*REQUEST*
Please give the listing again, word for word, with nothing left out.

==============================

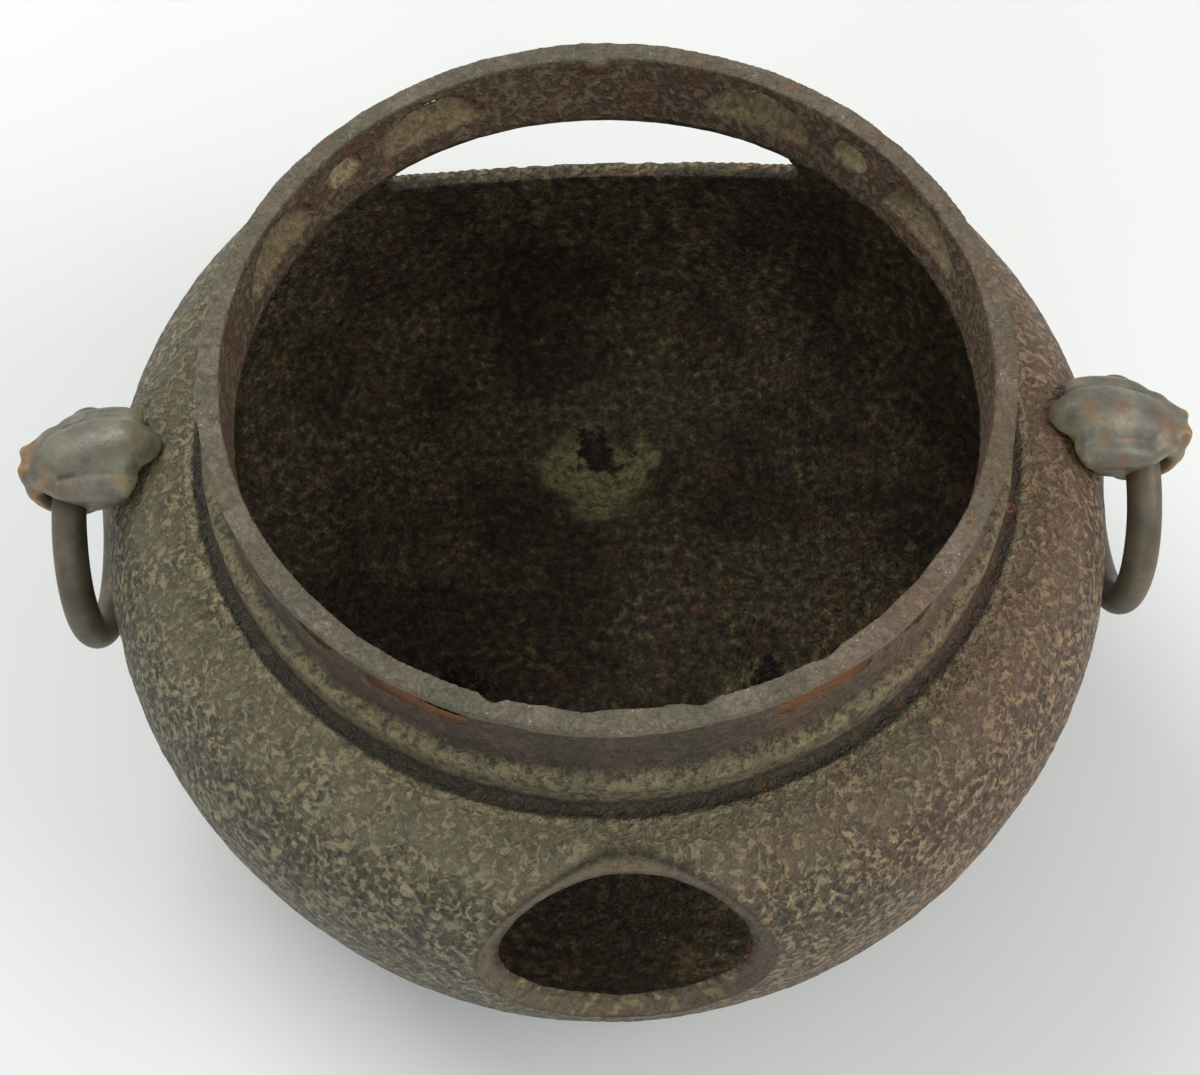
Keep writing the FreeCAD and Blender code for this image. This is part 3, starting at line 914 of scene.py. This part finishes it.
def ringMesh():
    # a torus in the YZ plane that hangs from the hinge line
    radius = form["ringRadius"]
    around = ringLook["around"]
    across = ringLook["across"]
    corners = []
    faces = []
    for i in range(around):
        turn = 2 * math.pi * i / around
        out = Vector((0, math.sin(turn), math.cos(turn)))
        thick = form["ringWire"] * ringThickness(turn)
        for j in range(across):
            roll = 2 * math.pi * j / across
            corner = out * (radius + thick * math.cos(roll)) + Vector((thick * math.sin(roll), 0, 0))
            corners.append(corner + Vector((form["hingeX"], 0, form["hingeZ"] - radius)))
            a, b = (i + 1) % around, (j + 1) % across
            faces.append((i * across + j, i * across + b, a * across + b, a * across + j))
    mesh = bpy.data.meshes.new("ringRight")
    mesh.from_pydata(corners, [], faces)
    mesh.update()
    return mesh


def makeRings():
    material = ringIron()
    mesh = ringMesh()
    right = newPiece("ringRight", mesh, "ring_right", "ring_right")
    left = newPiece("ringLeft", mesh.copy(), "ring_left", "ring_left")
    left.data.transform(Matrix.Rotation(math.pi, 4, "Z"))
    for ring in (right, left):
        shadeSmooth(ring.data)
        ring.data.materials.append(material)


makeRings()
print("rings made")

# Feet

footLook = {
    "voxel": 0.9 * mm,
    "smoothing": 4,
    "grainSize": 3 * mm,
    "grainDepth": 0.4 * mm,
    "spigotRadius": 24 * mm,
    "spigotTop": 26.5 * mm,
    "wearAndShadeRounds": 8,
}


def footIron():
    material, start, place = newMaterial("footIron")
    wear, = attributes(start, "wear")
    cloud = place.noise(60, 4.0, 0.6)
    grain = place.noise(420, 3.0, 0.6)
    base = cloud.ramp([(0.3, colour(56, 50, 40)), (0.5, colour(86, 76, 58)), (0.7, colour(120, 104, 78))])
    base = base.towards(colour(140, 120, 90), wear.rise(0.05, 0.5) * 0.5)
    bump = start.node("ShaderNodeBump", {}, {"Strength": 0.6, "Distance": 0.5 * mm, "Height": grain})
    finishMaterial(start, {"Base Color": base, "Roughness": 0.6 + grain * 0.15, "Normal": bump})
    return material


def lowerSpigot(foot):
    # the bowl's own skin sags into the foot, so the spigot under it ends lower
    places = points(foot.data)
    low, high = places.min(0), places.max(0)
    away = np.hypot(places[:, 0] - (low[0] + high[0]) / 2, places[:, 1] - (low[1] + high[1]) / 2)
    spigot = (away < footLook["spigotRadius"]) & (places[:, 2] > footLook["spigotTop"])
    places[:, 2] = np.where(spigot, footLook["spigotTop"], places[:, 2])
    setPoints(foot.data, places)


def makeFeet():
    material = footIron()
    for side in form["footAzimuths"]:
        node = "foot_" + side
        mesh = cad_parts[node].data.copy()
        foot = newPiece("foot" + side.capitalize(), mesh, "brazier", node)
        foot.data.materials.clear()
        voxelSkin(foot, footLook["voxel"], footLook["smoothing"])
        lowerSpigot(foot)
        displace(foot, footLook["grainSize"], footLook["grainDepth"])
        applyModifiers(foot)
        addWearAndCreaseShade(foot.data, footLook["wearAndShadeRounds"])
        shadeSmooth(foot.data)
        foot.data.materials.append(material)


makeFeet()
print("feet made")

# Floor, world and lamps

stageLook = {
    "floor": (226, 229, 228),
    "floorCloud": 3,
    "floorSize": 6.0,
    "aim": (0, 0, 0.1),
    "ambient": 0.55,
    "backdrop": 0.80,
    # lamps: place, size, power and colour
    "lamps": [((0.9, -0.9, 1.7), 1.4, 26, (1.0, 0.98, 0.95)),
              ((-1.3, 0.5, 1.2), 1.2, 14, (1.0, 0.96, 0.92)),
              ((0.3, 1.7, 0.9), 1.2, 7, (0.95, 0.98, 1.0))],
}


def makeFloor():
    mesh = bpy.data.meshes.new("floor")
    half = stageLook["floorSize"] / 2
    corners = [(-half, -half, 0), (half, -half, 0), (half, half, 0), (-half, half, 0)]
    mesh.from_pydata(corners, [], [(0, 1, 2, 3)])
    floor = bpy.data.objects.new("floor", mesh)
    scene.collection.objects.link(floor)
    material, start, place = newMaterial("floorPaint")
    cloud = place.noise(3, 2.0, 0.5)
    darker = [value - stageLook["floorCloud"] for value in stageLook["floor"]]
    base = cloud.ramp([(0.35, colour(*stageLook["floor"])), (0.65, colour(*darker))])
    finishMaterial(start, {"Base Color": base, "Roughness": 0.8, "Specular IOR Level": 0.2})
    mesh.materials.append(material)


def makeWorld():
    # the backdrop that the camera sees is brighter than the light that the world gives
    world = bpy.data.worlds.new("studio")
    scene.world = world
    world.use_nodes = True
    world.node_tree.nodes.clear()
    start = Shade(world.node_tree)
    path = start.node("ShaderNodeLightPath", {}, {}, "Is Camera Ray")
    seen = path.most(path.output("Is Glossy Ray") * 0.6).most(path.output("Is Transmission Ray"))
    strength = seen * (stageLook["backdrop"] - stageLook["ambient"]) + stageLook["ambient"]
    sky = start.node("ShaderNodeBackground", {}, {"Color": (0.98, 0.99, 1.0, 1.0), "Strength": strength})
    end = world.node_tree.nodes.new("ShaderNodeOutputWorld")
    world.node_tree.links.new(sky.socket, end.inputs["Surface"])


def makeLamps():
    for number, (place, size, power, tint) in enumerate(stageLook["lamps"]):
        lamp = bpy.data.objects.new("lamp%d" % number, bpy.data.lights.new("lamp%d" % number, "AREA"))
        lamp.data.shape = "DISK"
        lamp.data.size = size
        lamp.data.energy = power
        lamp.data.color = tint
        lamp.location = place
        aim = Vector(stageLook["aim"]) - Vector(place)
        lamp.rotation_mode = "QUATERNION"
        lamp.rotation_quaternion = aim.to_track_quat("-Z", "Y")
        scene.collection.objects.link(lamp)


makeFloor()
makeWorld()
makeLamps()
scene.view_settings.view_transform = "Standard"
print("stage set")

==============================

*TASK OUTPUT*
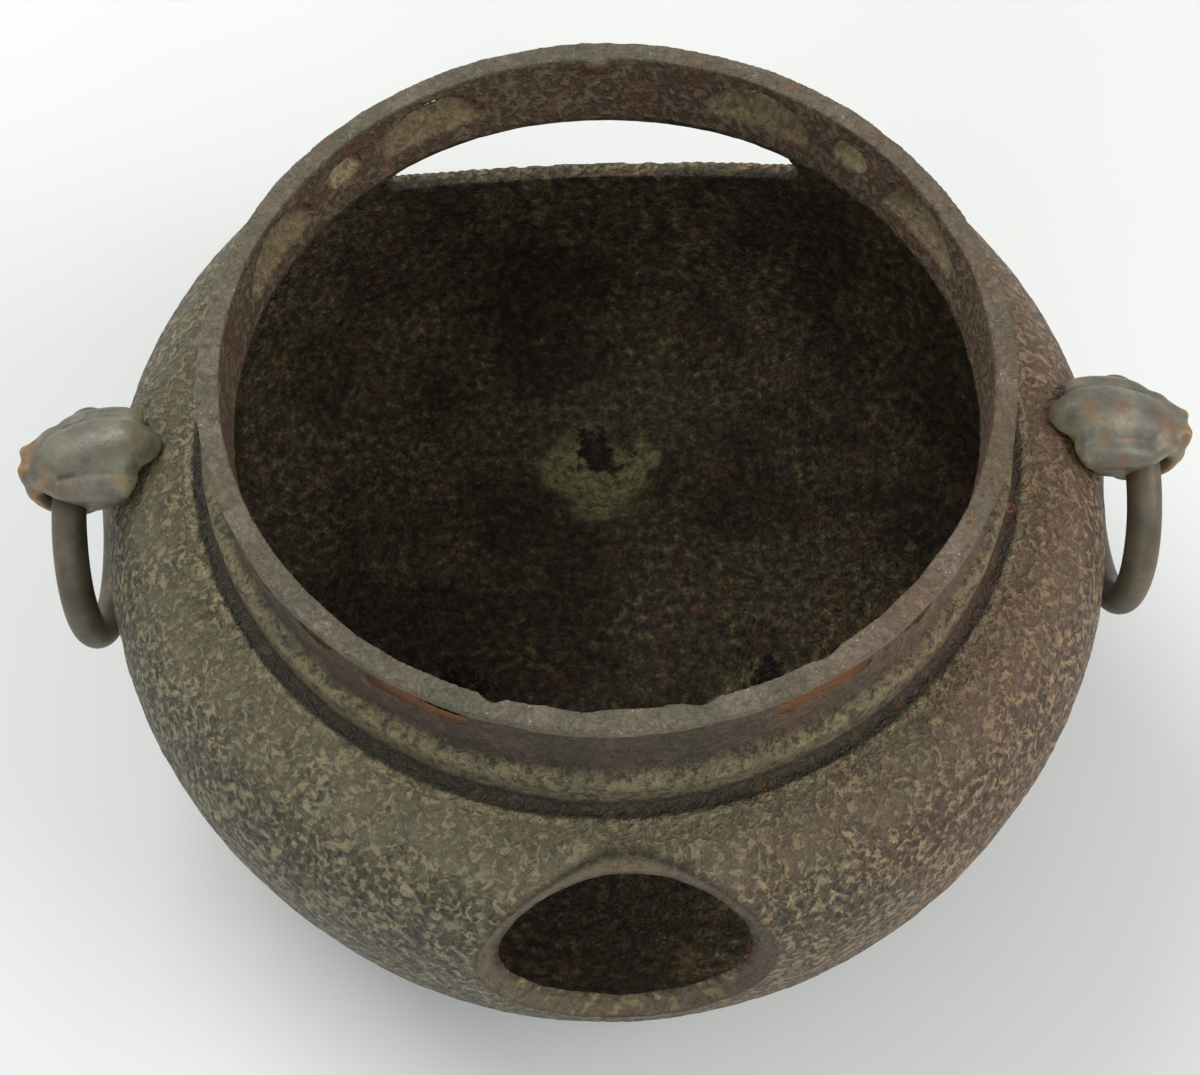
Keep writing the FreeCAD and Blender code for this image. This is part 3, starting at line 914 of scene.py. This part finishes it.
def ringMesh():
    # a torus in the YZ plane that hangs from the hinge line
    radius = form["ringRadius"]
    around = ringLook["around"]
    across = ringLook["across"]
    corners = []
    faces = []
    for i in range(around):
        turn = 2 * math.pi * i / around
        out = Vector((0, math.sin(turn), math.cos(turn)))
        thick = form["ringWire"] * ringThickness(turn)
        for j in range(across):
            roll = 2 * math.pi * j / across
            corner = out * (radius + thick * math.cos(roll)) + Vector((thick * math.sin(roll), 0, 0))
            corners.append(corner + Vector((form["hingeX"], 0, form["hingeZ"] - radius)))
            a, b = (i + 1) % around, (j + 1) % across
            faces.append((i * across + j, i * across + b, a * across + b, a * across + j))
    mesh = bpy.data.meshes.new("ringRight")
    mesh.from_pydata(corners, [], faces)
    mesh.update()
    return mesh


def makeRings():
    material = ringIron()
    mesh = ringMesh()
    right = newPiece("ringRight", mesh, "ring_right", "ring_right")
    left = newPiece("ringLeft", mesh.copy(), "ring_left", "ring_left")
    left.data.transform(Matrix.Rotation(math.pi, 4, "Z"))
    for ring in (right, left):
        shadeSmooth(ring.data)
        ring.data.materials.append(material)


makeRings()
print("rings made")

# Feet

footLook = {
    "voxel": 0.9 * mm,
    "smoothing": 4,
    "grainSize": 3 * mm,
    "grainDepth": 0.4 * mm,
    "spigotRadius": 24 * mm,
    "spigotTop": 26.5 * mm,
    "wearAndShadeRounds": 8,
}


def footIron():
    material, start, place = newMaterial("footIron")
    wear, = attributes(start, "wear")
    cloud = place.noise(60, 4.0, 0.6)
    grain = place.noise(420, 3.0, 0.6)
    base = cloud.ramp([(0.3, colour(56, 50, 40)), (0.5, colour(86, 76, 58)), (0.7, colour(120, 104, 78))])
    base = base.towards(colour(140, 120, 90), wear.rise(0.05, 0.5) * 0.5)
    bump = start.node("ShaderNodeBump", {}, {"Strength": 0.6, "Distance": 0.5 * mm, "Height": grain})
    finishMaterial(start, {"Base Color": base, "Roughness": 0.6 + grain * 0.15, "Normal": bump})
    return material


def lowerSpigot(foot):
    # the bowl's own skin sags into the foot, so the spigot under it ends lower
    places = points(foot.data)
    low, high = places.min(0), places.max(0)
    away = np.hypot(places[:, 0] - (low[0] + high[0]) / 2, places[:, 1] - (low[1] + high[1]) / 2)
    spigot = (away < footLook["spigotRadius"]) & (places[:, 2] > footLook["spigotTop"])
    places[:, 2] = np.where(spigot, footLook["spigotTop"], places[:, 2])
    setPoints(foot.data, places)


def makeFeet():
    material = footIron()
    for side in form["footAzimuths"]:
        node = "foot_" + side
        mesh = cad_parts[node].data.copy()
        foot = newPiece("foot" + side.capitalize(), mesh, "brazier", node)
        foot.data.materials.clear()
        voxelSkin(foot, footLook["voxel"], footLook["smoothing"])
        lowerSpigot(foot)
        displace(foot, footLook["grainSize"], footLook["grainDepth"])
        applyModifiers(foot)
        addWearAndCreaseShade(foot.data, footLook["wearAndShadeRounds"])
        shadeSmooth(foot.data)
        foot.data.materials.append(material)


makeFeet()
print("feet made")

# Floor, world and lamps

stageLook = {
    "floor": (226, 229, 228),
    "floorCloud": 3,
    "floorSize": 6.0,
    "aim": (0, 0, 0.1),
    "ambient": 0.55,
    "backdrop": 0.80,
    # lamps: place, size, power and colour
    "lamps": [((0.9, -0.9, 1.7), 1.4, 26, (1.0, 0.98, 0.95)),
              ((-1.3, 0.5, 1.2), 1.2, 14, (1.0, 0.96, 0.92)),
              ((0.3, 1.7, 0.9), 1.2, 7, (0.95, 0.98, 1.0))],
}


def makeFloor():
    mesh = bpy.data.meshes.new("floor")
    half = stageLook["floorSize"] / 2
    corners = [(-half, -half, 0), (half, -half, 0), (half, half, 0), (-half, half, 0)]
    mesh.from_pydata(corners, [], [(0, 1, 2, 3)])
    floor = bpy.data.objects.new("floor", mesh)
    scene.collection.objects.link(floor)
    material, start, place = newMaterial("floorPaint")
    cloud = place.noise(3, 2.0, 0.5)
    darker = [value - stageLook["floorCloud"] for value in stageLook["floor"]]
    base = cloud.ramp([(0.35, colour(*stageLook["floor"])), (0.65, colour(*darker))])
    finishMaterial(start, {"Base Color": base, "Roughness": 0.8, "Specular IOR Level": 0.2})
    mesh.materials.append(material)


def makeWorld():
    # the backdrop that the camera sees is brighter than the light that the world gives
    world = bpy.data.worlds.new("studio")
    scene.world = world
    world.use_nodes = True
    world.node_tree.nodes.clear()
    start = Shade(world.node_tree)
    path = start.node("ShaderNodeLightPath", {}, {}, "Is Camera Ray")
    seen = path.most(path.output("Is Glossy Ray") * 0.6).most(path.output("Is Transmission Ray"))
    strength = seen * (stageLook["backdrop"] - stageLook["ambient"]) + stageLook["ambient"]
    sky = start.node("ShaderNodeBackground", {}, {"Color": (0.98, 0.99, 1.0, 1.0), "Strength": strength})
    end = world.node_tree.nodes.new("ShaderNodeOutputWorld")
    world.node_tree.links.new(sky.socket, end.inputs["Surface"])


def makeLamps():
    for number, (place, size, power, tint) in enumerate(stageLook["lamps"]):
        lamp = bpy.data.objects.new("lamp%d" % number, bpy.data.lights.new("lamp%d" % number, "AREA"))
        lamp.data.shape = "DISK"
        lamp.data.size = size
        lamp.data.energy = power
        lamp.data.color = tint
        lamp.location = place
        aim = Vector(stageLook["aim"]) - Vector(place)
        lamp.rotation_mode = "QUATERNION"
        lamp.rotation_quaternion = aim.to_track_quat("-Z", "Y")
        scene.collection.objects.link(lamp)


makeFloor()
makeWorld()
makeLamps()
scene.view_settings.view_transform = "Standard"
print("stage set")